In lugnet.trains, Joe Strout wrote:
I have a couple of newbie questions about things like this.

First, how do you protect the motor?  In this particular design it looks like
you could actually rotate the arm past vertical, which I guess isn't a problem
until you hit the ground on the other side.  Or, if you were to go the other
way, you could lower the arm instead of raising it, again smashing into the
ground.  At that point, if you don't let up quick, aren't you going to strip the
motor?

This might not be a problem for AFOLs, but I'd like to have some things like
this on a layout that would be played with by my 4-year-old, so it needs to be
robust to abuse.  Should I always go though a clutch gear?  Or is there some
other clever trick to cut the power to the motor when it goes too far?

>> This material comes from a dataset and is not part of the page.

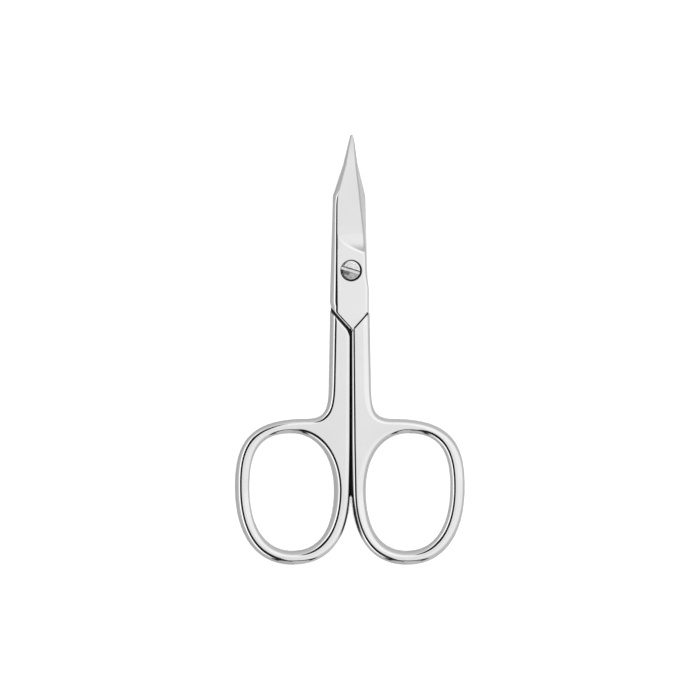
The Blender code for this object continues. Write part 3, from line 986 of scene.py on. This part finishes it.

One approach is to use a linkage mechanism in which the gate is driven by a link
that no matter how the motor rotates, never takes the gate below horizontal or
beyond directly vertical.

That of course introduces other issues, such as knowing what position you are
in, as you allude to below.


A similar question applies to those nifty motorized track switches I see used at
shows.  There, even with an adult operator, it looks like it'd be easy to hold
the button down too long and end up frying the motor.  Why isn't this a problem?

Steve Ringe's mechanism uses such a link so that as you run the motor, the
switch oscillates between one position and the other.


Next: when controlling a crossing like this from an RCX, is cumulated error a
problem?  I'm talking about imprecision in the position of the arm after many
up/down cycles.  I don't see a rotation sensor on this unit, so how does the RCX
know exactly where the arm is?  Or is the RCX/motor combo so precise that this
isn't a problem?

I think this IS a problem that needs to be addressed somehow.



Message is in Reply To:
  Re: Grade Crossing Signal Thingy...
 
I have a couple of newbie questions about things like this. First, how do you protect the motor? In this particular design it looks like you could actually rotate the arm past vertical, which I guess isn't a problem until you hit the ground on the (...) (20 years ago, 17-Dec-04, to lugnet.trains)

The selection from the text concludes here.